Bean and Hieftje agreed Ann Arbor is doing well from an economic standpoint in comparison to the rest of Michigan. But Bean said taking on new debt and investing money in new parking structures downtown and along Fuller Road might not be good long-term investments right now, given the city's financial situation.
Hieftje, a supporter of both the underground parking structure on Fifth Avenue and the parking structure on Fuller Road, took exception to that statement.
"If you read the reports that come from the debt-rating agencies, we have one of the very best bond ratings in the state and a very moderate debt load," he said. "Things like the Fuller Transit Station will not involve any of our general fund money other than to pay the environmental assessment. Actually, the University of Michigan's funding is going to be used as the entire match for federal funding that we're seeking."
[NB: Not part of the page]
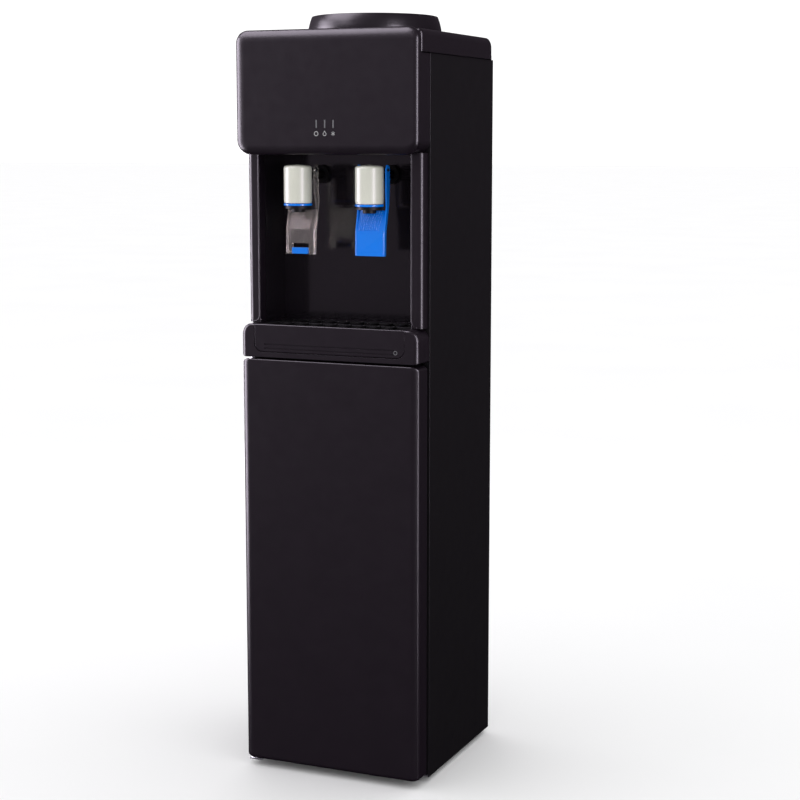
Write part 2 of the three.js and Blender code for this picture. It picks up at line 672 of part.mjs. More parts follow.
buildBase();
buildSidePanels();
buildDoor();
buildCabinet();
buildFrontFrame();
buildRecess();
buildFascia();
buildTopCover();
buildTrayBand();
buildTray();
buildTap("hot", -1);
buildTap("cold", 1);
buildLevers();
buildBottleSupport();
buildColdSide();
buildHotSide();
buildDrain();
buildCompressor();
buildCondenser();
buildRear();

export default dispenser;
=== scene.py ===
# A floor-standing bottled-water dispenser: near-black moulded front, powder-coated steel sides, two
# push-lever taps over a drip tray, a cabinet door below and a collar for the bottle on top.
# Metres, +Z up, and the front faces -Y. Places come from the nodes of the frame.
import json
import math

import bmesh
import bpy
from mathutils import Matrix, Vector


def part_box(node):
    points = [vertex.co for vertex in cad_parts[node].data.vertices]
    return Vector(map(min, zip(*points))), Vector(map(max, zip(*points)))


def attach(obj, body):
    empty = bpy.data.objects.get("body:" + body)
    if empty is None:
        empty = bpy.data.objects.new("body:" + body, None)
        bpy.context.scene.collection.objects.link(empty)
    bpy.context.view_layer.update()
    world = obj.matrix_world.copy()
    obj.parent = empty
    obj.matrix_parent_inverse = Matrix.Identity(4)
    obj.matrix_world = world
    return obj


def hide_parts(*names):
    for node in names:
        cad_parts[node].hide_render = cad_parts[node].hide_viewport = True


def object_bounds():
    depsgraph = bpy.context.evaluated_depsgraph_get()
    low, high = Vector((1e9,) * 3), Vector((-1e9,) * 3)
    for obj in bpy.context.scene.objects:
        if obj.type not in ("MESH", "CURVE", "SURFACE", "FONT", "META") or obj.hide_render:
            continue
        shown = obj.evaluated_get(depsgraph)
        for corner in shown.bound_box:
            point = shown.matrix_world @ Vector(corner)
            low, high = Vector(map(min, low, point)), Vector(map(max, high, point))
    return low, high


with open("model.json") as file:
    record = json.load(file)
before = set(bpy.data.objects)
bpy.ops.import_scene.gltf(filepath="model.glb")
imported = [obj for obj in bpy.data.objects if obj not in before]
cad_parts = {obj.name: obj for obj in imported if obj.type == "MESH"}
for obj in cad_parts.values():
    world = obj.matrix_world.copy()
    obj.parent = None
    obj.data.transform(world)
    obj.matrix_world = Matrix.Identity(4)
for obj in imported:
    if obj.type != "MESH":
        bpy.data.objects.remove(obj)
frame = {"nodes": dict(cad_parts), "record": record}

CAD_BOX = [list(corner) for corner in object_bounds()]
RECORD = frame["record"]
BODY_OF = {node: body for body, nodes in RECORD["behaviour"]["bodies"].items() for node in nodes}
SLOT_OF = {part["node"]: part["material_slot"] for part in RECORD["subparts"]}
QUARTER = math.pi / 2

# ---- driving sizes, in metres ----
WALL = 0.0025  # moulded plastic
SHEET = 0.0015  # steel sheet
GAP = 0.0004  # between pieces that touch
ROUND_STEPS = 72  # sides of a turned piece
SMALL_ROUND_STEPS = 40  # sides of a small one
SIGN_STEPS = 24  # sides of a printed ring
BEND_STEPS = 6  # steps round a filleted corner
SHARP = math.radians(38)  # an edge that turns more than this is drawn sharp
EASED = math.radians(50)  # an edge that turns more than this is eased
PRINT_SKIN = 0.00002  # how far a printed sign floats off its face
PRINT_THICKNESS = 0.00012
LAMP_PITCH = 0.0125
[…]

In response to a question on the city's water and sewer rates, both Hieftje and Hohnke said the city is doing a good job of keeping rates low and keeping up with capital improvements. Hieftje noted the city is taking on a $140 million project to rebuild a section of the city's sewage treatment plant, which was constructed during the Great Depression.
"We're doing our best to keep up," Hieftje said. "When you look at other cities that have aging systems, Ann Arbor is doing well."
Clark said the city's aging water and sewer infrastructure is "out of sight, out of mind" for most, but the DDA got a firsthand look recently at its "deplorable and surprising" condition when it dug up the street surrounding the underground parking structure.
"We're not caught up, we're getting there," Clark said.
"Newcombe paints a very scary picture of what's going on underground," Hohnke said in response, suggesting the situation isn't that bad.